Retirement savings by age

Age Group Average Retirement Balance Median Retirement Balance
Gen Z $35,197 $10,904
Millennials $166,430 $71,485
Gen X $568,750 $290,807
Baby Boomers $1,029,840 $570,789
Other/No Age Data $277,151 $63,210

As with age, the averages by state also generally are much higher than the median.

For instance, Connecticut’s average retirement savings of about $523,600 — ranking it first among the states — compares to its median of $160,300. New Hampshire’s average retirement savings comes in second at $494,600, while its median is $159,300.

Meanwhile, Utah had the lowest average — $300,400 — and its median of $90,800 was second-lowest (behind Mississippi). 

Of course, a number of factors can influence any individual’s ability to save for retirement, the research notes.
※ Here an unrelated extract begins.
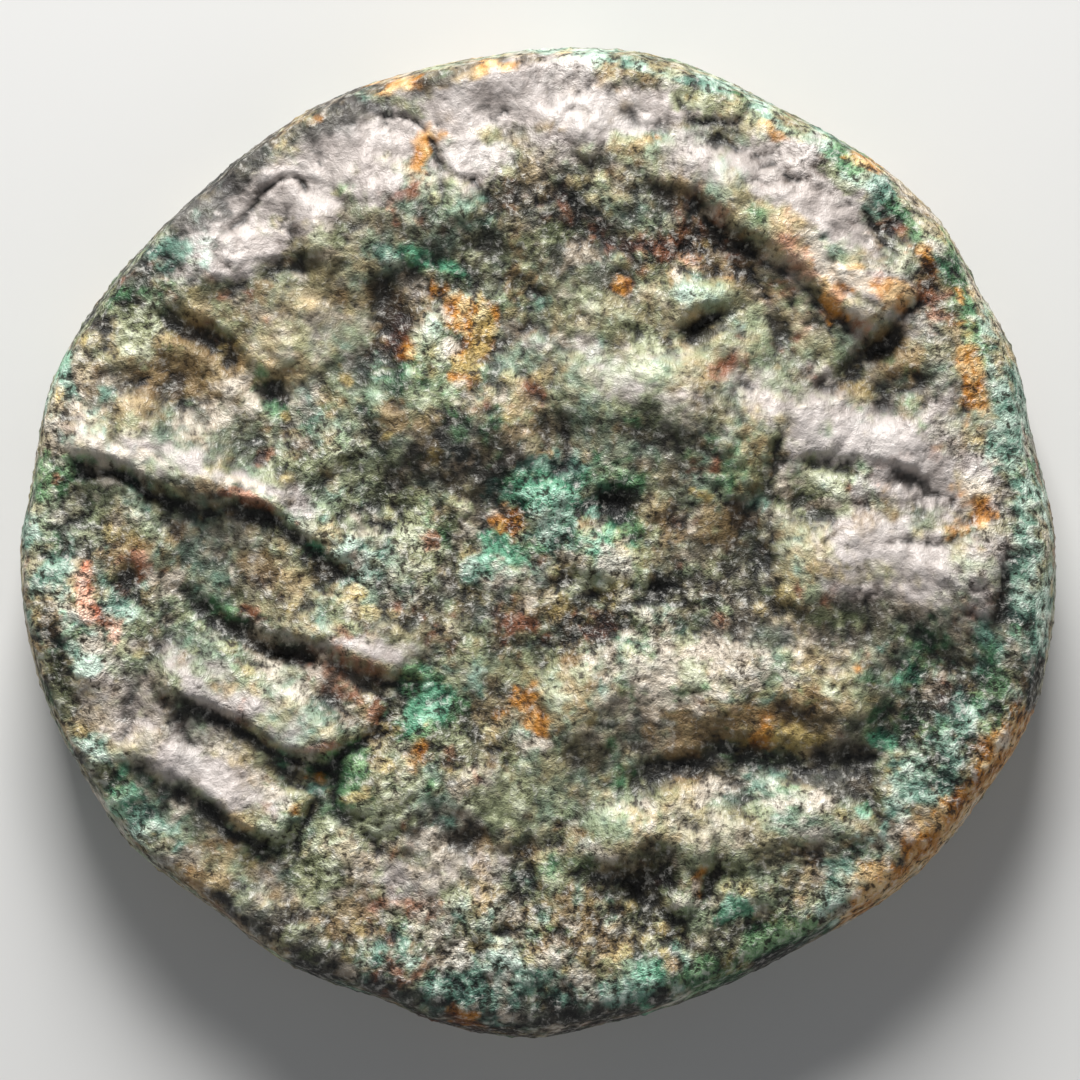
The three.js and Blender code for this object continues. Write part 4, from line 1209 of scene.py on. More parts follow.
@dataclass(frozen=True)
class CorrodedSkin:
    """A Geometry Nodes tree that roughens the skin and grows grains on it. Sizes are in mm."""

    lump_height: float = 0.04
    lump_width: float = 0.9
    rough_height: float = 0.030
    rough_width: float = 0.32
    grain_height: float = 0.035
    grain_width: float = 0.16
    pit_depth: float = 0.05
    pit_width: float = 0.26
    seed: int = 7

    @property
    def inputs(self) -> dict[str, float]:
        """The tree's named inputs and what they are set to.

        Returns:
            Numbers by name.
        """
        return {
            "Lump Height": self.lump_height, "Lump Width": self.lump_width,
            "Rough Height": self.rough_height, "Rough Width": self.rough_width,
            "Grain Height": self.grain_height, "Grain Width": self.grain_width,
            "Pit Depth": self.pit_depth, "Pit Width": self.pit_width, "Seed": float(self.seed),
        }

    def tree(self, material: bpy.types.Material) -> bpy.types.NodeTree:
        """Builds the tree.

        Args:
            material: what the tree's last node sets.

        Returns:
            The node group, with one named input for each size.
        """
        group = bpy.data.node_groups.new("corroded_skin", "GeometryNodeTree")
        wiring = SkinWiring(group, list(self.inputs))
        source, combine = wiring.source, wiring.math
        lumps = wiring.noise("Lump Width", detail=2.0, shift=0.0)
        lumps = combine("MULTIPLY", lumps, source["Lump Height"])
        rough = wiring.noise("Rough Width", detail=4.0, shift=3.0)
        rough = combine("MULTIPLY", rough, source["Rough Height"])
        grains = wiring.domes("Grain Width", reach=0.62, shift=5.0)
        grains = combine("MULTIPLY", grains, source["Grain Height"])
        grains = combine("MULTIPLY", grains, wiring.named("crusty"))
        pits = wiring.domes("Pit Width", reach=0.45, shift=9.0)
        pits = combine("MULTIPLY", pits, source["Pit Depth"])
        pits = combine("MULTIPLY", pits, wiring.named("pitted"))
        raised = combine("ADD", combine("ADD", lumps, rough), grains)
        total = combine("MULTIPLY", combine("SUBTRACT", raised, pits), wiring.named("corroded"))
        normal = wiring.add("GeometryNodeInputNormal").outputs[0]
        push = wiring.scaled(normal, combine("MULTIPLY", total, MM))
        moved = wiring.add("GeometryNodeSetPosition")
        wiring.feed(moved.inputs["Geometry"], source["Geometry"])
        wiring.feed(moved.inputs["Offset"], push)
        realized = wiring.add("GeometryNodeRealizeInstances")
        wiring.feed(realized.inputs[0], moved.outputs[0])
        dressed = wiring.add("GeometryNodeSetMaterial")
        wiring.feed(dressed.inputs["Geometry"], realized.outputs[0])
        wiring.feed(dressed.inputs["Material"], material)
        wiring.feed(wiring.sink[0], dressed.outputs[0])
        return group

    def apply(self, piece: bpy.types.Object, material: bpy.types.Material) -> None:
        """Corrodes a piece and leaves it a plain mesh.

        Args:
            piece: a mesh object with the attributes crusty, pitted and corroded.
            material: the finish that it gets.
        """
        modifier = piece.modifiers.new("corroded_skin", "NODES")
        modifier.node_group = self.tree(material)
        for item in modifier.node_group.interface.items_tree:
            if item.name in self.inputs:
                modifier[item.identifier] = self.inputs[item.name]
        evaluated = piece.evaluated_get(bpy.context.evaluated_depsgraph_get())
        mesh = bpy.data.meshes.new_from_object(evaluated)
        piece.modifiers.clear()
        piece.data = mesh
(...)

Whether due to a high cost of living, a larger tax burden, lower wages or any other hurdle, competing financial priorities or obligations can interfere with putting away money for your post-working years.

Additionally, depending on what state you plan to retire in, your savings could potentially go further.

Some states have no income tax, or may exclude Social Security benefits from taxation. Or, there may be other retirement income that’s not taxed. For instance, in addition to not taxing Social Security income, New Hampshire also excludes pensions and distributions from retirement accounts.